The Cemetery is easily located by following the road signs to the airport. Once in the vicinity of Paola the Cemetery is clearly visible. In the cemetery, the main plot is located by the top gate.
Cemetery address: Vjal Santa Lucija, Paola.
GPS Co-ordinates: 35.871264, 14.500194.
The cemetery is open daily from 7.00am to 5.00pm.
For further information and enquiries please contact email@example.com
NOTE: The earth is shallow on Malta and during both wars, many joint or collective burials were made as graves had to be cut into the underlying rock. During the Second World War, such work was particularly hazardous because of air raids. Most of these graves are marked by recumbent markers on which several inscriptions could be carved, and for the sake of uniformity, the same type of marker was used for single graves.

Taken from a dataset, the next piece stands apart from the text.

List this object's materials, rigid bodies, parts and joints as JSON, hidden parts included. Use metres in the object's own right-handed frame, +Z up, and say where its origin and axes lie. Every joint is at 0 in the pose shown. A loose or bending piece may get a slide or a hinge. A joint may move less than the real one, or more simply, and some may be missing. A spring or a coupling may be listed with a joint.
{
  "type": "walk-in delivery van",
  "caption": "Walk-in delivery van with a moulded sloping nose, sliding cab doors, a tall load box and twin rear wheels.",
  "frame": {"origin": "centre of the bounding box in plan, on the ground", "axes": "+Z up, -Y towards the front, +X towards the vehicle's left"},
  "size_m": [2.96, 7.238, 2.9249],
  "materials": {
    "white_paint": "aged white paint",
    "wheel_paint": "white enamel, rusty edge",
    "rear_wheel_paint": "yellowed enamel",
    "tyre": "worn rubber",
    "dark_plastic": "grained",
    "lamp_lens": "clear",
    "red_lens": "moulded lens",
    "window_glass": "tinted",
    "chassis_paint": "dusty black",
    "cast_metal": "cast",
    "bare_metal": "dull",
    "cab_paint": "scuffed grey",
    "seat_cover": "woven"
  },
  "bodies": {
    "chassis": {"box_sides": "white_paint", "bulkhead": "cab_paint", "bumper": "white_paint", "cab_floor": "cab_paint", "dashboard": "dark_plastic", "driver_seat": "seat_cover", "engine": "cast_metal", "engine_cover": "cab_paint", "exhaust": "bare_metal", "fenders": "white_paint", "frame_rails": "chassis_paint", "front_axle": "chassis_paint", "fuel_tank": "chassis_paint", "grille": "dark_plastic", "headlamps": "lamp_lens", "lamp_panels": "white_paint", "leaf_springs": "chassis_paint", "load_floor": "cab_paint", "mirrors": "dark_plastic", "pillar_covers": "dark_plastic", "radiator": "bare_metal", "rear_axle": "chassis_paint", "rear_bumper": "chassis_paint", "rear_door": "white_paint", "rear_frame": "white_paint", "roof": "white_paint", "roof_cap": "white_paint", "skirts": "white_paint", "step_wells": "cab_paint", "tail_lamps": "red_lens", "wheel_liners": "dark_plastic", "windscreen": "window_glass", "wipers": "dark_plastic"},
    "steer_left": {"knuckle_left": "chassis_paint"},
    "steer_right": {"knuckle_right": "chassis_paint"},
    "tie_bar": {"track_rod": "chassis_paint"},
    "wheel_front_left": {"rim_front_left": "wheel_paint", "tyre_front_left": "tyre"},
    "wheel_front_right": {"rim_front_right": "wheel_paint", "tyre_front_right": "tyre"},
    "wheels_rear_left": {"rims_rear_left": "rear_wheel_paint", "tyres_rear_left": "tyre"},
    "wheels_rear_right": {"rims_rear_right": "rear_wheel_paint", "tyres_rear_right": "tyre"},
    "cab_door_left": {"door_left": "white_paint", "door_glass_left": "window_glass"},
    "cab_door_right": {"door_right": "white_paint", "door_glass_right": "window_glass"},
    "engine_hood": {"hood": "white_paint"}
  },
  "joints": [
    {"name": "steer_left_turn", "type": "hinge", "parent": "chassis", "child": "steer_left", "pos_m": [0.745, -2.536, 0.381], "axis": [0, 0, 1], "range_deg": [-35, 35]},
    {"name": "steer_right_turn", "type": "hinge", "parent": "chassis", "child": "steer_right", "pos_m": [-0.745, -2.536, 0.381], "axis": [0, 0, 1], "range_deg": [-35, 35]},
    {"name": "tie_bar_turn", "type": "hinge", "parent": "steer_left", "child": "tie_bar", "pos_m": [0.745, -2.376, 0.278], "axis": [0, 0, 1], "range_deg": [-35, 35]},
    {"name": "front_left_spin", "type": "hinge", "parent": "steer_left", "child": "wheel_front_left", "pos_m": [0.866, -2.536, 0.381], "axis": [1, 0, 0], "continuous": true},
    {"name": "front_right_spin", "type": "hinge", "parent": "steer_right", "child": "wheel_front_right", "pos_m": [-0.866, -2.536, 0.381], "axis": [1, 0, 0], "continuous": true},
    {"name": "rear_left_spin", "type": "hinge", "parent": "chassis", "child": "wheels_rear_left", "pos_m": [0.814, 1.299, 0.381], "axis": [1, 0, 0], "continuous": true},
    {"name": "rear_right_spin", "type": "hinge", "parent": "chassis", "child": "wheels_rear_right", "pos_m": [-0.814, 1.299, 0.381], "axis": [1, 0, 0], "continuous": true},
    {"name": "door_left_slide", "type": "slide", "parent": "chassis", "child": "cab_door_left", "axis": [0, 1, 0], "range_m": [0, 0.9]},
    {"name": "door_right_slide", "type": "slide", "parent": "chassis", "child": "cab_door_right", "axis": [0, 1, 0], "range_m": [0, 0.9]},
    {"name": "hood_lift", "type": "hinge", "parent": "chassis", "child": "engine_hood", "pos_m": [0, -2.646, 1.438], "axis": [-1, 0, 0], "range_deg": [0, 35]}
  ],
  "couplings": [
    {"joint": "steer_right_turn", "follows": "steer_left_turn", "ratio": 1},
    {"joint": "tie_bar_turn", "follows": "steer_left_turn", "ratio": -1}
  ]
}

From the spring of 1915, the hospitals and convalescent depots established on the islands of Malta and Gozo dealt with over 135,000 sick and wounded, chiefly from the campaigns in Gallipoli and Salonika, although increased submarine activity in the Mediterranean meant that fewer hospital ships were sent to the island from May 1917.
During the Second World War, Malta's position in the Mediterranean was of enormous Allied strategic importance. Heavily fortified, the island was never invaded, but was subjected to continual bombardment and blockade between Italy's entry into the war in June 1940 and the Axis defeat at El Alamein in November 1942. At the height of Axis attempts to break Malta's resistance in April 1942, the island and her people were awarded the George Cross by King George VI.

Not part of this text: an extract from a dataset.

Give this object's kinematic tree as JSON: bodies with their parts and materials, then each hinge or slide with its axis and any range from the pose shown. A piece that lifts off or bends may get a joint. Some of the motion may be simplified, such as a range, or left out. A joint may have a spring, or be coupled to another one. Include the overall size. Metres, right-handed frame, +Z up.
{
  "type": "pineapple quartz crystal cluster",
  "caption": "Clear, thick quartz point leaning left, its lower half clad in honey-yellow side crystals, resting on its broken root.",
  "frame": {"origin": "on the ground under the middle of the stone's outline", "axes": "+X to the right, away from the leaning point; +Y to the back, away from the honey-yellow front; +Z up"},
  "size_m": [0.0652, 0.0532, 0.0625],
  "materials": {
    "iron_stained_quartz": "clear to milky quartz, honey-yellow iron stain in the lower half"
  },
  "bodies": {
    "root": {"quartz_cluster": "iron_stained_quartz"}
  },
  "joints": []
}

Malta's defence relied upon a combined operation in which the contributions made by the three branches of the armed forces and Merchant Navy were equally crucial. Although heavily pressed in defence, offensive raids launched from the island by air and sea had a crippling effect on the Axis lines of communication with North Africa, and played a vital part in the eventual Allied success there.
Addolorata Cemetery contains 250 Commonwealth burials of the First World War and 18 from the Second World War. Many of the graves will be found in two plots, one in Compartment A, Section EA, Division E and the other in Compartment D Section V Division E; the rest of the graves are scattered. The Commission also cares for 45 war graves of other nationalities within the cemetery.